Write out all the data again, exactly as it stands.

> INFORMATION SHOWN:

....

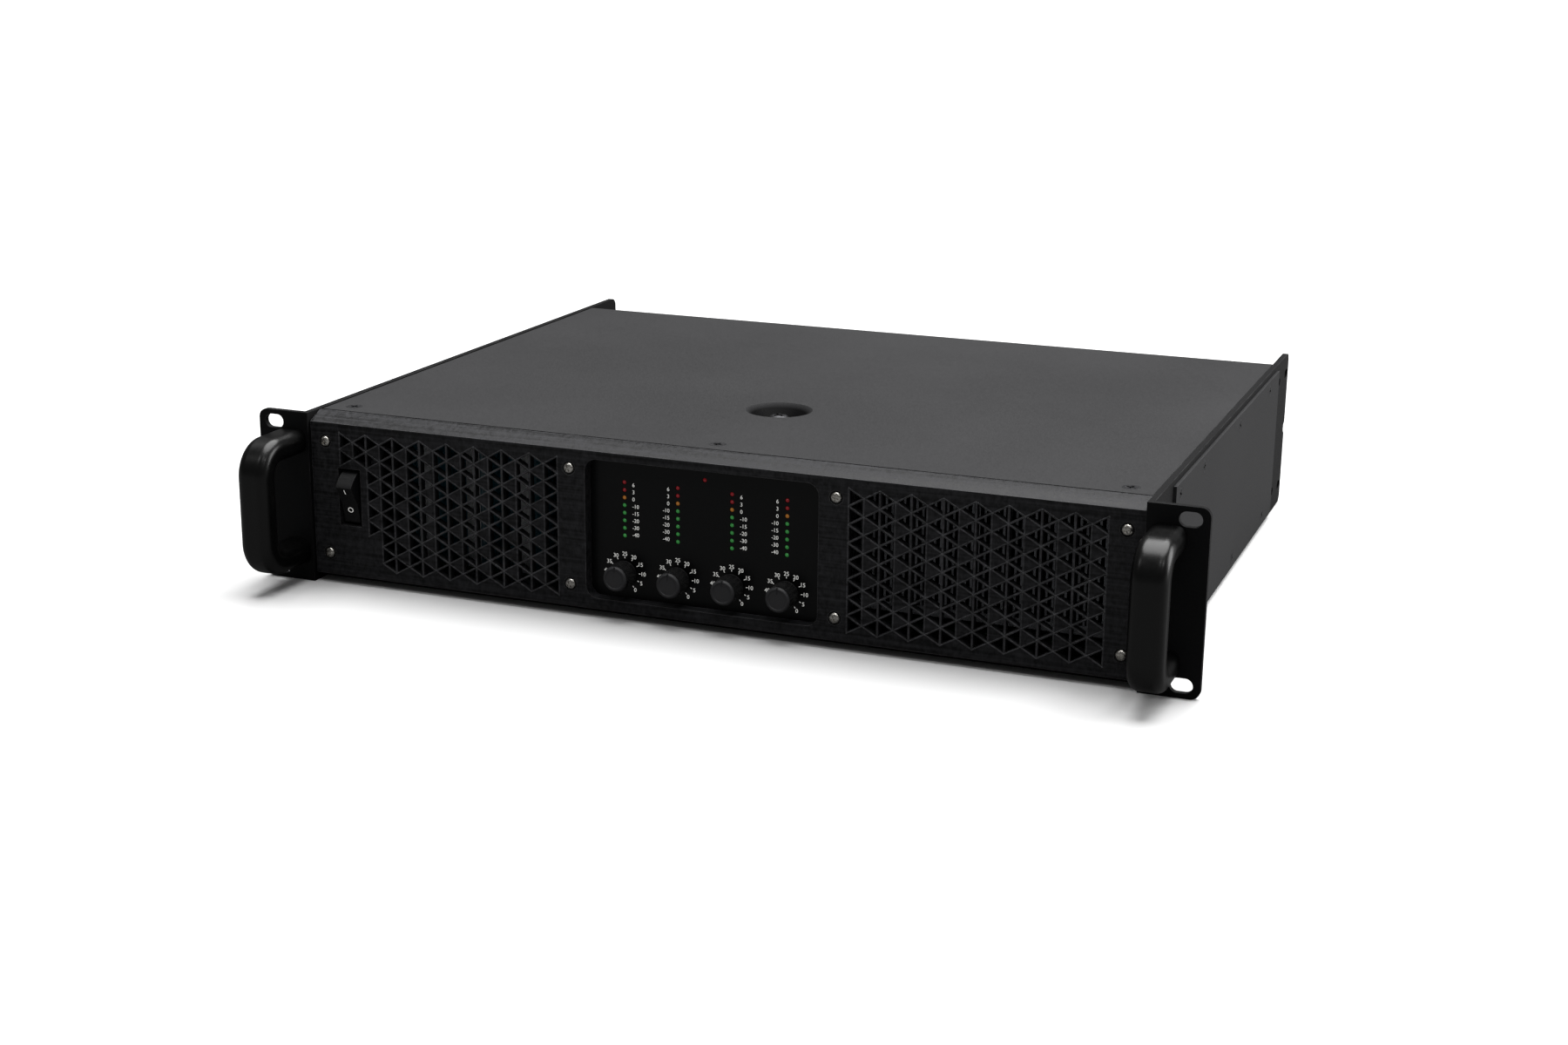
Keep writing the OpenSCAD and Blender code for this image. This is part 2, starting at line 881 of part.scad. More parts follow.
module handle_screws() {
    color("#9a9da1")
        for (s = [-1, 1], t = [-1, 1])
            to_rear(s * handle_x, ear_y + plate_t, mid_z + t * leg_dz)
                pan_screw(4.2, 2.6, handle_screw_r - 0.05, plate_t + 12);
}

module bezel_screws() {
    color("#c9ccd0")
        for (x = bezel_screw_x, z = bezel_screw_z)
            to_front(x, face_y + 0.8, z)
                pan_screw(2.75, 1.9, screw_r, 9);
}

module cover_screws() {
    color("#1a1a1b")
        for (x = cover_screw_x) {
            translate([x, cover_screw_y, cover_z])
                flat_screw(cover_head_r, flat_head_h, screw_r, 7);
            translate([x, cover_screw_y, 0])
                mirror([0, 0, 1])
                    flat_screw(cover_head_r, flat_head_h, screw_r, 7);
        }
}

module centre_screw() {
    color("#2b2b2c")
        translate([0, dimple_y, cover_z - dimple_d])
            pan_screw(5.5, 3, centre_screw_r, 16);
}

module side_screws() {
    color("#2b2b2c")
        for (s = [-1, 1], y = side_screw_y, z = side_screw_z)
            to_side(s, body_x + skin_t, y, z)
                flat_screw(flat_head_r, flat_head_h, screw_r, skin_t + plate_t + sheet_t + 1.5);
}

module rear_panel_screws() {
    color("#1a1a1b")
        for (x = tab_x, z = [tab_z, case_h - tab_z])
            to_rear(x, rear_y, z)
                pan_screw(2.75, 1.9, screw_r, 6);
}

// The two screws of a panel socket, at opposite corners of its flange
module socket_screw_spots() {
    for (s = [-1, 1])
        translate([s * (flange_w / 2 - 3.5), s * (flange_h / 2 - 3.5)])
            children();
}

module socket_screws() {
    color("#1a1a1b") {
        for (x = concat(socket_x, speaker_x), z = [-1, 1], s = [-1, 1])
            to_rear(
                x + s * (flange_w / 2 - 3.5), rear_y + flange_t,
                mid_z + z * socket_dz + s * (flange_h / 2 - 3.5)
            )
                pan_screw(2.6, 1.7, screw_r, 6);
        for (s = [-1, 1])
            to_rear(inlet_x + s * inlet_screw_x, rear_y + flange_t, inlet_z)
                pan_screw(2.6, 1.7, screw_r, 6);
    }
}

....

> RESPONSE TO THIS TASK:
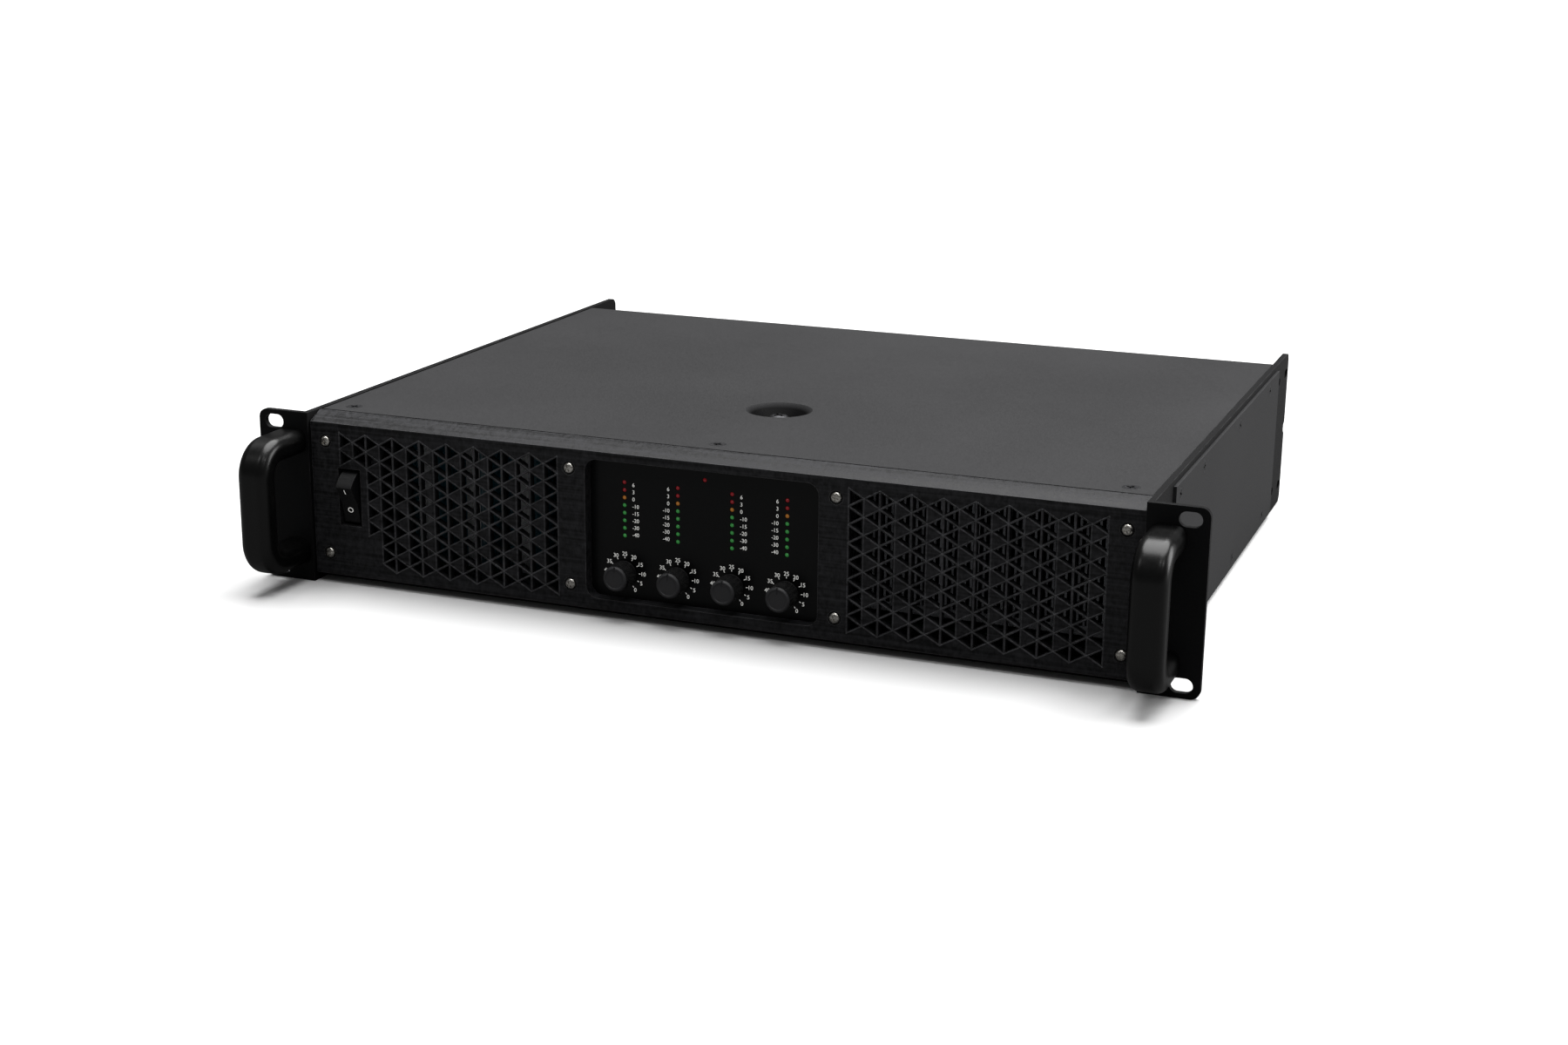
Keep writing the OpenSCAD and Blender code for this image. This is part 2, starting at line 881 of part.scad. More parts follow.
module handle_screws() {
    color("#9a9da1")
        for (s = [-1, 1], t = [-1, 1])
            to_rear(s * handle_x, ear_y + plate_t, mid_z + t * leg_dz)
                pan_screw(4.2, 2.6, handle_screw_r - 0.05, plate_t + 12);
}

module bezel_screws() {
    color("#c9ccd0")
        for (x = bezel_screw_x, z = bezel_screw_z)
            to_front(x, face_y + 0.8, z)
                pan_screw(2.75, 1.9, screw_r, 9);
}

module cover_screws() {
    color("#1a1a1b")
        for (x = cover_screw_x) {
            translate([x, cover_screw_y, cover_z])
                flat_screw(cover_head_r, flat_head_h, screw_r, 7);
            translate([x, cover_screw_y, 0])
                mirror([0, 0, 1])
                    flat_screw(cover_head_r, flat_head_h, screw_r, 7);
        }
}

module centre_screw() {
    color("#2b2b2c")
        translate([0, dimple_y, cover_z - dimple_d])
            pan_screw(5.5, 3, centre_screw_r, 16);
}

module side_screws() {
    color("#2b2b2c")
        for (s = [-1, 1], y = side_screw_y, z = side_screw_z)
            to_side(s, body_x + skin_t, y, z)
                flat_screw(flat_head_r, flat_head_h, screw_r, skin_t + plate_t + sheet_t + 1.5);
}

module rear_panel_screws() {
    color("#1a1a1b")
        for (x = tab_x, z = [tab_z, case_h - tab_z])
            to_rear(x, rear_y, z)
                pan_screw(2.75, 1.9, screw_r, 6);
}

// The two screws of a panel socket, at opposite corners of its flange
module socket_screw_spots() {
    for (s = [-1, 1])
        translate([s * (flange_w / 2 - 3.5), s * (flange_h / 2 - 3.5)])
            children();
}

module socket_screws() {
    color("#1a1a1b") {
        for (x = concat(socket_x, speaker_x), z = [-1, 1], s = [-1, 1])
            to_rear(
                x + s * (flange_w / 2 - 3.5), rear_y + flange_t,
                mid_z + z * socket_dz + s * (flange_h / 2 - 3.5)
            )
                pan_screw(2.6, 1.7, screw_r, 6);
        for (s = [-1, 1])
            to_rear(inlet_x + s * inlet_screw_x, rear_y + flange_t, inlet_z)
                pan_screw(2.6, 1.7, screw_r, 6);
    }
}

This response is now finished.